Längere Wartezeiten einplanen
Aus der Sicht des Versicherers: bedenkenswerte Risiken. Aus der Sicht der Kunden: Niemand darf sich darauf verlassen, dass Flugzeiten und Verbindungen eingehalten werden. Experten raten dazu, lieber drei anstatt zwei Stunden vor Abflug in Düsseldorf zu erscheinen. Und auch im Ankunftsbereich haben schon viele hundert Passagiere deutlich länger als früher auf die Ausgabe ihrer Koffer warten müssen.
Stammpersonal entlassen
Die Probleme sind hausgemacht. In den zwei Jahren Corona-Zwangspause haben Flughäfen, Fluggesellschaften und sämtliche Dienstleister ihr Personal massiv abgebaut. Nun mache der Neustart Probleme, referierte Fraport-Chef Stefan Schulte. Der Airport Frankfurt hat zu Beginn der Corona-Krise mit Lockdowns und Reisebeschränkungen 4000 von 22.000 Beschäftigten entlassen. Schulte weiß wovon er spricht, wenn er sagt: Nun sei es schwierig, neues Personal zu finden. Die zu Beginn der Corona-Krise geschassten Mitarbeiter haben sich umorientiert und dabei entdeckt, dass es anderswo bessere Verdienstmöglichkeiten gibt.
Mängel bei der Sicherheitskontrolle
In Düsseldorf weisen DGB und die Dienstleistungsgewerkschaft ver.di seit vielen Monaten auf Personalengpässe bei der Sicherheitskontrolle und in der Anfertigung hin. Bislang vergebens. Die Bundespolizei als Auftraggeber privater Sicherheitsunternehmen ignorierte Hinweise und Warnstreiks. Deshalb bat jetzt Düsseldorfs DGB-Vorsitzende Sigrid Wolf die Parlamentarische Staatssekretärin im Bundesarbeitsministerium, Kerstin Griese (SPD), zu einem kurzfristigen Krisengespräch. Dabei schilderten Vertreter des Betriebsrats des am Düsseldorfer Flughafen tätigen Unternehmens Deutscher Schutz- und Wachdienst (DSW) und Sekretäre der Gewerkschaft ver.di die gravierenden Mängel am Flughafen Düsseldorf.
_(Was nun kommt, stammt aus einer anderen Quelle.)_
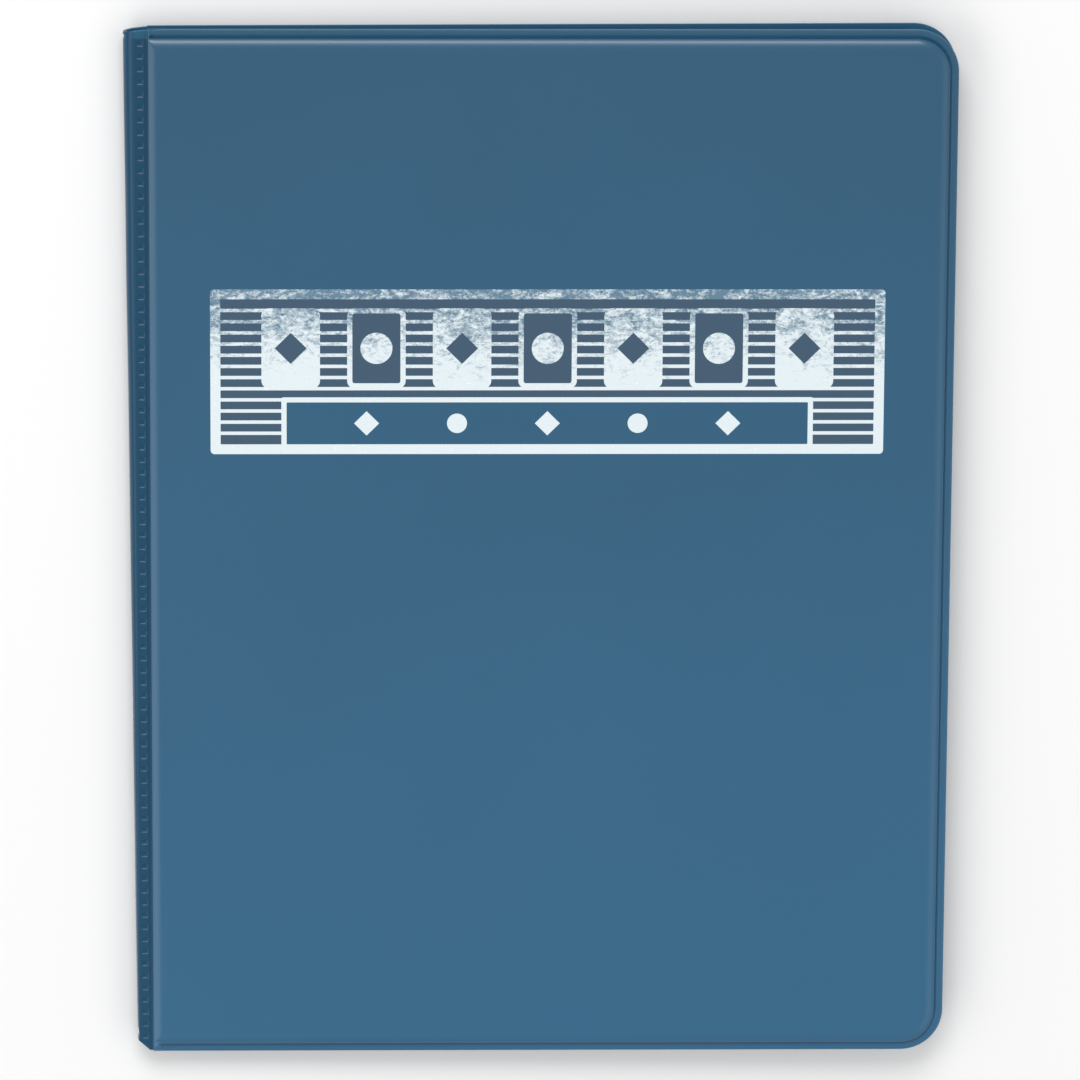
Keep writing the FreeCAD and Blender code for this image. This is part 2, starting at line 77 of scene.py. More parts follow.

DGB-Vorsitzende fordert 500 zusätzliche Kräfte für Düsseldorf
Beschrieben wurden der Personalmangel und die damit hohen Belastungen der Beschäftigten bei den Kontrollen der Fluggäste. Seit langer Zeit seien die schlechten Zustände am Düsseldorfer Flughafen bekannt, geändert habe sich bislang jedoch nichts. Sigrid Wolf erklärte: „Wir dürfen nicht weiter hinnehmen, dass die Beschäftigten bei DSW diesen Belastungen ausgesetzt sind. Mindestens 500 zusätzliche Mitarbeiter*Innen müssen qualifiziert und eingesetzt werden. Zudem sind sie zunehmend von Angriffen und Beschimpfungen von unzufriedenen Fluggästen, Zeitdruck und langen Schichten und Überstunden belastet.“
Bundespolizisten soll aushelfen
„Wir fordern vom Auftraggeber, dem Bundesinnenministerium, die aktuellen Missstände bei DSW in der Fluggastkontrolle am Flughafen Düsseldorf umgehend zu beseitigen. Der Auftraggeber muss auch endlich auf seinen Dienstleister DSW einwirken, dass die aktive Behinderung der Betriebsratsarbeit durch die DSW-Geschäftsführung am Flughafen Düsseldorf aufhört“, so ver.di-Gewerkschaftssekretär Özay Tarim. Jetzt sollen dem Vernehmen nach Bundespolizisten Engpässe ausgleichen.
Düsseldorfer Flughafenchef vor dem Abflug
Der Frankfurter Flughafen will 1000 Mitarbeitende neu einstellen. Doch bis diese ihre Sicherheitsfreigabe haben und geschult seien, dauere es lange. Pro Monat könnten etwa 100 neue Kollegen hinzukommen, glaubt Fraport-Chef Schulte. Und kündigt an: Notfalls werde der Vorstand von Fraport im Sommer selbst bei der Abfertigung aushelfen. Zu Ostern habe allein die Lufthansa in Frankfurt mehr als 100 Flüge gestrichen, „um den Betrieb als Ganzes aufrechtzuerhalten.“ In Düsseldorf ist die Flughafenleitung weniger zupackend. Dort will Chef Thomas Schnalke Ende dieses Jahres aufhören. Laut Medienberichten gibt es Probleme, eine(n) geeigneten Nachfolger*In zu finden.